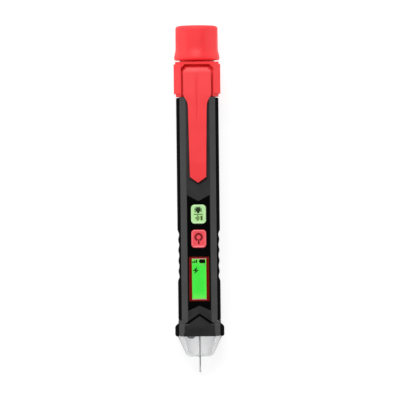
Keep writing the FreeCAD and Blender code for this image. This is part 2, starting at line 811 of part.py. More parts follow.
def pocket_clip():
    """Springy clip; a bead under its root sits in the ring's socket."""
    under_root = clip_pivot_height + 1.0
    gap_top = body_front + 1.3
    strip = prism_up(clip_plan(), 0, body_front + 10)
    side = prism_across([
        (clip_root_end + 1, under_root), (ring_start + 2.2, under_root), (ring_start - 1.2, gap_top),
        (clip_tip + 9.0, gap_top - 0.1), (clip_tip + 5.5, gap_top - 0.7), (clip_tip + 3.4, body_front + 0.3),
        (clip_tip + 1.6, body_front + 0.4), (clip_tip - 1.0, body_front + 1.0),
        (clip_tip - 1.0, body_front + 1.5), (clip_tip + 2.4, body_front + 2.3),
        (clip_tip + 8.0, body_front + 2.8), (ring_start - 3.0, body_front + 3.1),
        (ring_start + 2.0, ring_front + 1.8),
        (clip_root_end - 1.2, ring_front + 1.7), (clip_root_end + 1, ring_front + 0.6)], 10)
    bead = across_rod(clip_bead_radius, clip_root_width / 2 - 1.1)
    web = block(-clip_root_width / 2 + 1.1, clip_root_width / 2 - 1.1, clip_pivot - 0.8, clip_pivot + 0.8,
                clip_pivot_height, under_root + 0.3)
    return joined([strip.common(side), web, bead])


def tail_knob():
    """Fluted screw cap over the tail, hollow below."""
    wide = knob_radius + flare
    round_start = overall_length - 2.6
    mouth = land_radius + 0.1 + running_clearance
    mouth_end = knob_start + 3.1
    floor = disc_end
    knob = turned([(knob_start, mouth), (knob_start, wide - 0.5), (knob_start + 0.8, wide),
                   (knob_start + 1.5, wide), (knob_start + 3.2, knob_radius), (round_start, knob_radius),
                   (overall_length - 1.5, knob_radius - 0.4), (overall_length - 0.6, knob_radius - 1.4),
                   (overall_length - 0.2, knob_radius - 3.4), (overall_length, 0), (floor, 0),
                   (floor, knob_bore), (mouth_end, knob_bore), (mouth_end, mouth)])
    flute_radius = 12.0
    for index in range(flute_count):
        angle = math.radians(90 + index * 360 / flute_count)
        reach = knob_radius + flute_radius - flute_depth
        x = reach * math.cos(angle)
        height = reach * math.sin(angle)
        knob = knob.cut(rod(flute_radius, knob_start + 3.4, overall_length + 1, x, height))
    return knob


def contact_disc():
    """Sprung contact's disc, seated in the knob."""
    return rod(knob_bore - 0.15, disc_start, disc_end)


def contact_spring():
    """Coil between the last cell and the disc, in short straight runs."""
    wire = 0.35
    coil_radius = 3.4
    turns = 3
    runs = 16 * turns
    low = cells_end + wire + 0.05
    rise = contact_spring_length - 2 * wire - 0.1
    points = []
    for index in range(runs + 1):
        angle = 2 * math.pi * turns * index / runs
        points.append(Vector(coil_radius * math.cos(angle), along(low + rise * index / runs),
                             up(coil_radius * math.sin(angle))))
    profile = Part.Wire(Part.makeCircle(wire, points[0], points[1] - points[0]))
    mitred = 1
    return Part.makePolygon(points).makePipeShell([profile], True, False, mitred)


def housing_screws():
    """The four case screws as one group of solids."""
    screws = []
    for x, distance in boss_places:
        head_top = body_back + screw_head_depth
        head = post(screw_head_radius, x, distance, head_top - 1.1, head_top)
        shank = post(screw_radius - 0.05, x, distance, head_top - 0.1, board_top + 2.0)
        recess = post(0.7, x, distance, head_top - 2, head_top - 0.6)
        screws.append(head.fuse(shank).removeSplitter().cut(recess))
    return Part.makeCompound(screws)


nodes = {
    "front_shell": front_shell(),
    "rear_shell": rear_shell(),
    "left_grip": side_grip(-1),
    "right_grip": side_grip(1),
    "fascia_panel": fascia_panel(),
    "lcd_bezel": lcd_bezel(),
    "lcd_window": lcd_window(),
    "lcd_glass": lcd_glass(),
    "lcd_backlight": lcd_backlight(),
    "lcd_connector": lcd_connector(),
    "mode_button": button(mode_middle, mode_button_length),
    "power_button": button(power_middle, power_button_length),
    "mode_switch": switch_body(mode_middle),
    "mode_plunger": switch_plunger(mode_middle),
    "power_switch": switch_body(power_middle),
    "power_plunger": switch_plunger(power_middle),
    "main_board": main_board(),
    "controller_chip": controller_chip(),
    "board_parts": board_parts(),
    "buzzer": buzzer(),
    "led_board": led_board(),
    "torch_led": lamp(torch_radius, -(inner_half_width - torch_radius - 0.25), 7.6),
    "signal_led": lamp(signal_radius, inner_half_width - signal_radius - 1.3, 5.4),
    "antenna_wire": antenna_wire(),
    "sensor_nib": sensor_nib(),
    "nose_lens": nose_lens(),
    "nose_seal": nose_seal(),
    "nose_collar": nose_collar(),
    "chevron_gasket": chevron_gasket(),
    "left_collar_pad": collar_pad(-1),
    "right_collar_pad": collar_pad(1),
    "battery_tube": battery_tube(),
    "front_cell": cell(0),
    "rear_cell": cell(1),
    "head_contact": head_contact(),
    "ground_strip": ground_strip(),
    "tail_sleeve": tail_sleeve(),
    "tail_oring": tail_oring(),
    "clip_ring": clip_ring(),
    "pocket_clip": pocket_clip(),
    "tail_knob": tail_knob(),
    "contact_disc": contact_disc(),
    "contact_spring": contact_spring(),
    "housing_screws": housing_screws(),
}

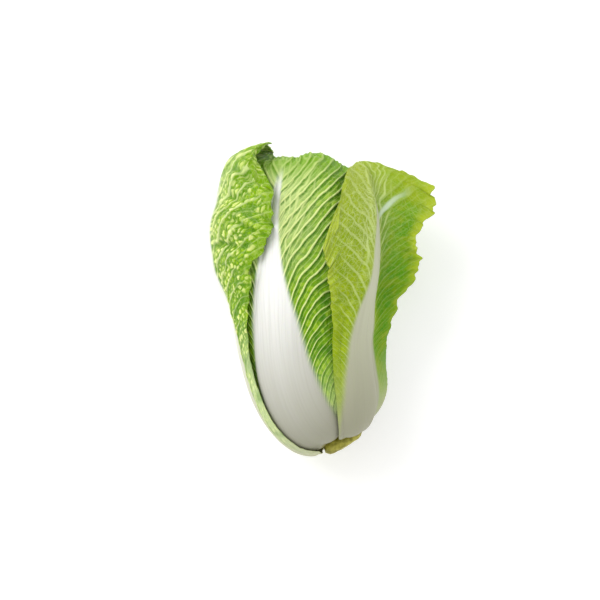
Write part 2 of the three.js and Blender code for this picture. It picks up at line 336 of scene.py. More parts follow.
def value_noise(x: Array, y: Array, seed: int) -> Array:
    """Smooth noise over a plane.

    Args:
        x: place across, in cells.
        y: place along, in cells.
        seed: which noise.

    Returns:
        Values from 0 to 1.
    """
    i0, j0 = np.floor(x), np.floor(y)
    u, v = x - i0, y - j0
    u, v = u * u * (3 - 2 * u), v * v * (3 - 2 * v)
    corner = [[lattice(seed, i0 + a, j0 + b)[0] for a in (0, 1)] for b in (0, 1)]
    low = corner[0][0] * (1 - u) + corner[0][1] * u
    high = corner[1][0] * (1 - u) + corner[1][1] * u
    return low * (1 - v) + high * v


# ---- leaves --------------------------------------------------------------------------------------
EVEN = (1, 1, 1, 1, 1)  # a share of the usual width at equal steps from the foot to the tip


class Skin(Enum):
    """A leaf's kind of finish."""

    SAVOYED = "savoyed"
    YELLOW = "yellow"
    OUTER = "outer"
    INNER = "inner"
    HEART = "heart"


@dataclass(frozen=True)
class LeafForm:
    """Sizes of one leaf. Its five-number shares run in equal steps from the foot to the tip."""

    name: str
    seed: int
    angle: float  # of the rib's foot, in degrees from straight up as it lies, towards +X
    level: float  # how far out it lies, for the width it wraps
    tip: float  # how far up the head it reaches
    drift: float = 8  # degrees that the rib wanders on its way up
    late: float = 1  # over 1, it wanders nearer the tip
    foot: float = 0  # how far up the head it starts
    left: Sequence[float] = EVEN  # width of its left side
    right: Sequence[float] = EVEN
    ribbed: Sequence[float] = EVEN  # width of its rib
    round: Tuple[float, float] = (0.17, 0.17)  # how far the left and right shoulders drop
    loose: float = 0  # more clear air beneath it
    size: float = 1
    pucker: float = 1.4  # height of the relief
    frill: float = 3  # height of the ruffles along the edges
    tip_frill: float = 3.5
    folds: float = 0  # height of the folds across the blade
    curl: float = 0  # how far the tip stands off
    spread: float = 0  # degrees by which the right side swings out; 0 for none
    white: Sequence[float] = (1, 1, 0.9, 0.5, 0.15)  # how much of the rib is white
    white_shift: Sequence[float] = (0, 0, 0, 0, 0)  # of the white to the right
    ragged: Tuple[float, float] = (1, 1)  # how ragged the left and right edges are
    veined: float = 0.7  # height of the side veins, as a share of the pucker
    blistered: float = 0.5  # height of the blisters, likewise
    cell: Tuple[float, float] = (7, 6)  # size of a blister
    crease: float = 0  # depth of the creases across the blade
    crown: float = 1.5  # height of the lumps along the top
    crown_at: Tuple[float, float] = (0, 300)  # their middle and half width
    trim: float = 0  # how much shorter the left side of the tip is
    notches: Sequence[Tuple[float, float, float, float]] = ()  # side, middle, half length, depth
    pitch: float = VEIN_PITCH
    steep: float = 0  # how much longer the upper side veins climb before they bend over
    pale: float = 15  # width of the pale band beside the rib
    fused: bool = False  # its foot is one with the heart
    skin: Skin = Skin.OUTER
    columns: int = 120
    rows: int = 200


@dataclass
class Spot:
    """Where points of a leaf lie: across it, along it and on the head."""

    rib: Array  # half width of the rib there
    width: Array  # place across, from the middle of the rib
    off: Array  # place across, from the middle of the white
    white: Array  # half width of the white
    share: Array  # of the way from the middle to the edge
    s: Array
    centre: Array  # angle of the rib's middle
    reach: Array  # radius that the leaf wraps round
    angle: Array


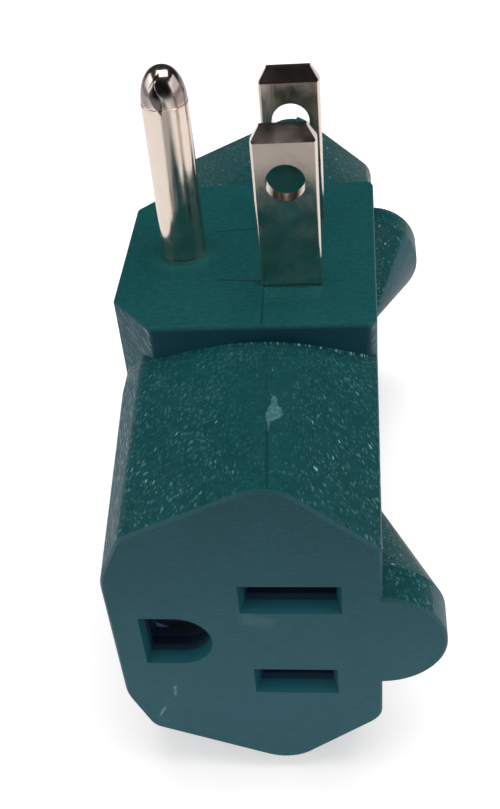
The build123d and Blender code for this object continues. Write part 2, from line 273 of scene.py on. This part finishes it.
########
**Written request**:
Begin at the line that has "Write part 2 of"; stop after the line that has "seed: which noise.". Copy every line in that span exactly.

**Solution for this exercise**:
Write part 2 of the three.js and Blender code for this picture. It picks up at line 336 of scene.py. More parts follow.
def value_noise(x: Array, y: Array, seed: int) -> Array:
    """Smooth noise over a plane.

    Args:
        x: place across, in cells.
        y: place along, in cells.
        seed: which noise.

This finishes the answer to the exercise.